[start]

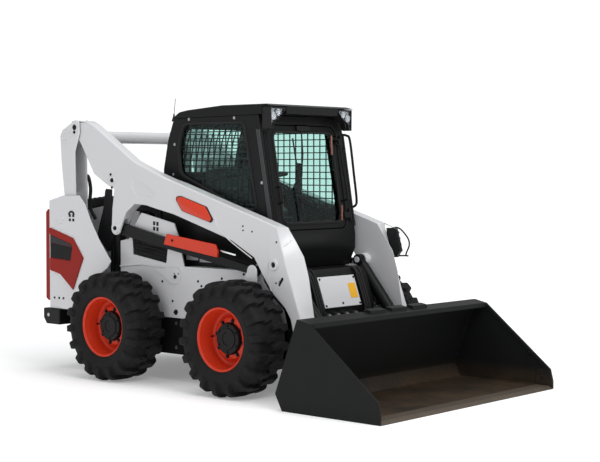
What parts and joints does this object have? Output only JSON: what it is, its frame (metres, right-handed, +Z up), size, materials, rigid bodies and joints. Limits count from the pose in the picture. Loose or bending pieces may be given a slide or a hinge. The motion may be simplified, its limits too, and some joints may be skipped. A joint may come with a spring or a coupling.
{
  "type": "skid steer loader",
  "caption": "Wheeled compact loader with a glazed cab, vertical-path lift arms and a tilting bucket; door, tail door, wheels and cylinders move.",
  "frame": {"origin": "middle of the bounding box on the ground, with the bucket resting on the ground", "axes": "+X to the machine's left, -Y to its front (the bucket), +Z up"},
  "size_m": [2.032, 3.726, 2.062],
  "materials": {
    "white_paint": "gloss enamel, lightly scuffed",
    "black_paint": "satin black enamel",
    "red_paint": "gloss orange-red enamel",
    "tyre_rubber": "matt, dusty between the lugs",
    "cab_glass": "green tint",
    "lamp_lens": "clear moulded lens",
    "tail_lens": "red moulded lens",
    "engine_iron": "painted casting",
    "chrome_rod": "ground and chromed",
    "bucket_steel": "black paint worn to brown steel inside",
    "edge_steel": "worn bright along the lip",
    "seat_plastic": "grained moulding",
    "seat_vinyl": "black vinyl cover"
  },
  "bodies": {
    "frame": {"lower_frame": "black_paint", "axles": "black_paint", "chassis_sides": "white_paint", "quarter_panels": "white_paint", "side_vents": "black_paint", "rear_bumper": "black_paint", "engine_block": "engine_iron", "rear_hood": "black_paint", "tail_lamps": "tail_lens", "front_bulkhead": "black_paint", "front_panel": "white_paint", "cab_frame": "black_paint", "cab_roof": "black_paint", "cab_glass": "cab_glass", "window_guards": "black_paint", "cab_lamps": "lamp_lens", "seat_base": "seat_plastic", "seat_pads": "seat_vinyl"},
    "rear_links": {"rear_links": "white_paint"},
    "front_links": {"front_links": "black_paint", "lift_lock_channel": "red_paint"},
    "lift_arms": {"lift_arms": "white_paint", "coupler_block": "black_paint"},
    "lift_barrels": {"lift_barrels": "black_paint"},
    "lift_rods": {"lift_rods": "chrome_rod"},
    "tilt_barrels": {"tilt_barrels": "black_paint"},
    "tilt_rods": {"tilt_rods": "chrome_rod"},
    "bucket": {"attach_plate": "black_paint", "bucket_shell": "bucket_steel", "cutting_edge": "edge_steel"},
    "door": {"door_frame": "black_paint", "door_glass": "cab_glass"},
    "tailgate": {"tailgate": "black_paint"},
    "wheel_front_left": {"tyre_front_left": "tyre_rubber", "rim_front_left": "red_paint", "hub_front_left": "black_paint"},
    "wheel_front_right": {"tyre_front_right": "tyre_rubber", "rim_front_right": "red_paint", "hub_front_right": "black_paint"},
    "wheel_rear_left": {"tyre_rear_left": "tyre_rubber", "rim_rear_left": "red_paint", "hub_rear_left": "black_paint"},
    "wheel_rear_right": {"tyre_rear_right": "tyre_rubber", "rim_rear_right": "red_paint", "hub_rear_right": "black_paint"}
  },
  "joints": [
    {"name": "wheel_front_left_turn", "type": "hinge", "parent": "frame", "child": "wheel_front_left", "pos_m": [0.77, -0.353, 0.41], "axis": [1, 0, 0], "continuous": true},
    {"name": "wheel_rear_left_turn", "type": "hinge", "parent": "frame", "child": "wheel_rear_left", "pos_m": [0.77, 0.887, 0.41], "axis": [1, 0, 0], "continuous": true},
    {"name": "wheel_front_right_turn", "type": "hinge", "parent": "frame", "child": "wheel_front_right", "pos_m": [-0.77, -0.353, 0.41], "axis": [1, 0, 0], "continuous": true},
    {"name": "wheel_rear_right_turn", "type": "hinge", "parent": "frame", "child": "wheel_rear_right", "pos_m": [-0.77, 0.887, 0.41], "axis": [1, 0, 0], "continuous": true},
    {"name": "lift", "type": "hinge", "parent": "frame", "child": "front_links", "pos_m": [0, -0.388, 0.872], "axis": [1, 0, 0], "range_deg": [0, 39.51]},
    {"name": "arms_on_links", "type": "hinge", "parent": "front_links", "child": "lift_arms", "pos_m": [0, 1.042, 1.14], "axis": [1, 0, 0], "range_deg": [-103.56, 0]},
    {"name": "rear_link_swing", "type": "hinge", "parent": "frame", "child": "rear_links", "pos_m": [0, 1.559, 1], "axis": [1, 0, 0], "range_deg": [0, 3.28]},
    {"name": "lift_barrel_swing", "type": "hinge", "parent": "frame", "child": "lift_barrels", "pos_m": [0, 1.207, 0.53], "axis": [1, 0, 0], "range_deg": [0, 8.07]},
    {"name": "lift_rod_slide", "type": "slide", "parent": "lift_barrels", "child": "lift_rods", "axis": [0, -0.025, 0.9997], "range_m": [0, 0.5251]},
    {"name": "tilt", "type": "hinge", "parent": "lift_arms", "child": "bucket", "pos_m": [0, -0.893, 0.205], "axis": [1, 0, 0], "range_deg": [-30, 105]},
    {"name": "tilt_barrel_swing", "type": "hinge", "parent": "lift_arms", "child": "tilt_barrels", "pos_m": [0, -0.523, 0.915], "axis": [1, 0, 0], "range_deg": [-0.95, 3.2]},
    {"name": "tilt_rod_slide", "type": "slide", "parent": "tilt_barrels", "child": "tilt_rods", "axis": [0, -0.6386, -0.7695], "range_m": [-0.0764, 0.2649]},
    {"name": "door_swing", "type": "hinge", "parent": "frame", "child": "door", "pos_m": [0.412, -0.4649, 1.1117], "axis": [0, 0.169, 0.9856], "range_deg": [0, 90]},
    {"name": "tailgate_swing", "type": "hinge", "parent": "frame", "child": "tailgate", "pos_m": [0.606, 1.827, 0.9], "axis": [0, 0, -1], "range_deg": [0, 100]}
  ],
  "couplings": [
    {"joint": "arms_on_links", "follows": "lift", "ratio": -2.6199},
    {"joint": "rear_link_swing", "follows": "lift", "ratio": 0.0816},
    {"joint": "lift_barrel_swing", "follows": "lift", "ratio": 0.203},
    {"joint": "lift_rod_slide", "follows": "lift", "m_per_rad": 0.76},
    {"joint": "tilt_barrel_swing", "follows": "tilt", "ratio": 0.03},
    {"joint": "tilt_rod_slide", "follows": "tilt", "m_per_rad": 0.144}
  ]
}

[end]

● Directions
Output the listing above word for word.

● Result below
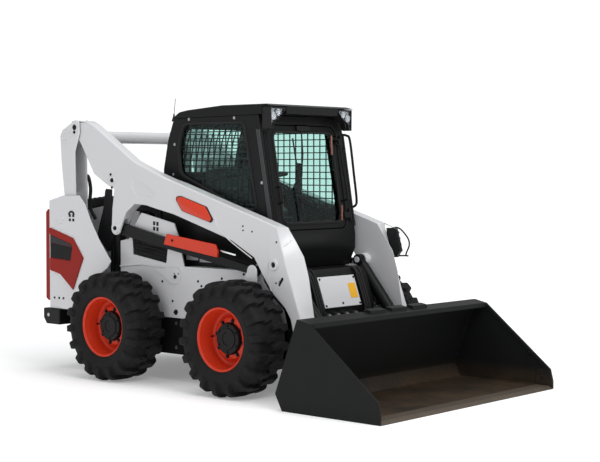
What parts and joints does this object have? Output only JSON: what it is, its frame (metres, right-handed, +Z up), size, materials, rigid bodies and joints. Limits count from the pose in the picture. Loose or bending pieces may be given a slide or a hinge. The motion may be simplified, its limits too, and some joints may be skipped. A joint may come with a spring or a coupling.
{
  "type": "skid steer loader",
  "caption": "Wheeled compact loader with a glazed cab, vertical-path lift arms and a tilting bucket; door, tail door, wheels and cylinders move.",
  "frame": {"origin": "middle of the bounding box on the ground, with the bucket resting on the ground", "axes": "+X to the machine's left, -Y to its front (the bucket), +Z up"},
  "size_m": [2.032, 3.726, 2.062],
  "materials": {
    "white_paint": "gloss enamel, lightly scuffed",
    "black_paint": "satin black enamel",
    "red_paint": "gloss orange-red enamel",
    "tyre_rubber": "matt, dusty between the lugs",
    "cab_glass": "green tint",
    "lamp_lens": "clear moulded lens",
    "tail_lens": "red moulded lens",
    "engine_iron": "painted casting",
    "chrome_rod": "ground and chromed",
    "bucket_steel": "black paint worn to brown steel inside",
    "edge_steel": "worn bright along the lip",
    "seat_plastic": "grained moulding",
    "seat_vinyl": "black vinyl cover"
  },
  "bodies": {
    "frame": {"lower_frame": "black_paint", "axles": "black_paint", "chassis_sides": "white_paint", "quarter_panels": "white_paint", "side_vents": "black_paint", "rear_bumper": "black_paint", "engine_block": "engine_iron", "rear_hood": "black_paint", "tail_lamps": "tail_lens", "front_bulkhead": "black_paint", "front_panel": "white_paint", "cab_frame": "black_paint", "cab_roof": "black_paint", "cab_glass": "cab_glass", "window_guards": "black_paint", "cab_lamps": "lamp_lens", "seat_base": "seat_plastic", "seat_pads": "seat_vinyl"},
    "rear_links": {"rear_links": "white_paint"},
    "front_links": {"front_links": "black_paint", "lift_lock_channel": "red_paint"},
    "lift_arms": {"lift_arms": "white_paint", "coupler_block": "black_paint"},
    "lift_barrels": {"lift_barrels": "black_paint"},
    "lift_rods": {"lift_rods": "chrome_rod"},
    "tilt_barrels": {"tilt_barrels": "black_paint"},
    "tilt_rods": {"tilt_rods": "chrome_rod"},
    "bucket": {"attach_plate": "black_paint", "bucket_shell": "bucket_steel", "cutting_edge": "edge_steel"},
    "door": {"door_frame": "black_paint", "door_glass": "cab_glass"},
    "tailgate": {"tailgate": "black_paint"},
    "wheel_front_left": {"tyre_front_left": "tyre_rubber", "rim_front_left": "red_paint", "hub_front_left": "black_paint"},
    "wheel_front_right": {"tyre_front_right": "tyre_rubber", "rim_front_right": "red_paint", "hub_front_right": "black_paint"},
    "wheel_rear_left": {"tyre_rear_left": "tyre_rubber", "rim_rear_left": "red_paint", "hub_rear_left": "black_paint"},
    "wheel_rear_right": {"tyre_rear_right": "tyre_rubber", "rim_rear_right": "red_paint", "hub_rear_right": "black_paint"}
  },
  "joints": [
    {"name": "wheel_front_left_turn", "type": "hinge", "parent": "frame", "child": "wheel_front_left", "pos_m": [0.77, -0.353, 0.41], "axis": [1, 0, 0], "continuous": true},
    {"name": "wheel_rear_left_turn", "type": "hinge", "parent": "frame", "child": "wheel_rear_left", "pos_m": [0.77, 0.887, 0.41], "axis": [1, 0, 0], "continuous": true},
    {"name": "wheel_front_right_turn", "type": "hinge", "parent": "frame", "child": "wheel_front_right", "pos_m": [-0.77, -0.353, 0.41], "axis": [1, 0, 0], "continuous": true},
    {"name": "wheel_rear_right_turn", "type": "hinge", "parent": "frame", "child": "wheel_rear_right", "pos_m": [-0.77, 0.887, 0.41], "axis": [1, 0, 0], "continuous": true},
    {"name": "lift", "type": "hinge", "parent": "frame", "child": "front_links", "pos_m": [0, -0.388, 0.872], "axis": [1, 0, 0], "range_deg": [0, 39.51]},
    {"name": "arms_on_links", "type": "hinge", "parent": "front_links", "child": "lift_arms", "pos_m": [0, 1.042, 1.14], "axis": [1, 0, 0], "range_deg": [-103.56, 0]},
    {"name": "rear_link_swing", "type": "hinge", "parent": "frame", "child": "rear_links", "pos_m": [0, 1.559, 1], "axis": [1, 0, 0], "range_deg": [0, 3.28]},
    {"name": "lift_barrel_swing", "type": "hinge", "parent": "frame", "child": "lift_barrels", "pos_m": [0, 1.207, 0.53], "axis": [1, 0, 0], "range_deg": [0, 8.07]},
    {"name": "lift_rod_slide", "type": "slide", "parent": "lift_barrels", "child": "lift_rods", "axis": [0, -0.025, 0.9997], "range_m": [0, 0.5251]},
    {"name": "tilt", "type": "hinge", "parent": "lift_arms", "child": "bucket", "pos_m": [0, -0.893, 0.205], "axis": [1, 0, 0], "range_deg": [-30, 105]},
    {"name": "tilt_barrel_swing", "type": "hinge", "parent": "lift_arms", "child": "tilt_barrels", "pos_m": [0, -0.523, 0.915], "axis": [1, 0, 0], "range_deg": [-0.95, 3.2]},
    {"name": "tilt_rod_slide", "type": "slide", "parent": "tilt_barrels", "child": "tilt_rods", "axis": [0, -0.6386, -0.7695], "range_m": [-0.0764, 0.2649]},
    {"name": "door_swing", "type": "hinge", "parent": "frame", "child": "door", "pos_m": [0.412, -0.4649, 1.1117], "axis": [0, 0.169, 0.9856], "range_deg": [0, 90]},
    {"name": "tailgate_swing", "type": "hinge", "parent": "frame", "child": "tailgate", "pos_m": [0.606, 1.827, 0.9], "axis": [0, 0, -1], "range_deg": [0, 100]}
  ],
  "couplings": [
    {"joint": "arms_on_links", "follows": "lift", "ratio": -2.6199},
    {"joint": "rear_link_swing", "follows": "lift", "ratio": 0.0816},
    {"joint": "lift_barrel_swing", "follows": "lift", "ratio": 0.203},
    {"joint": "lift_rod_slide", "follows": "lift", "m_per_rad": 0.76},
    {"joint": "tilt_barrel_swing", "follows": "tilt", "ratio": 0.03},
    {"joint": "tilt_rod_slide", "follows": "tilt", "m_per_rad": 0.144}
  ]
}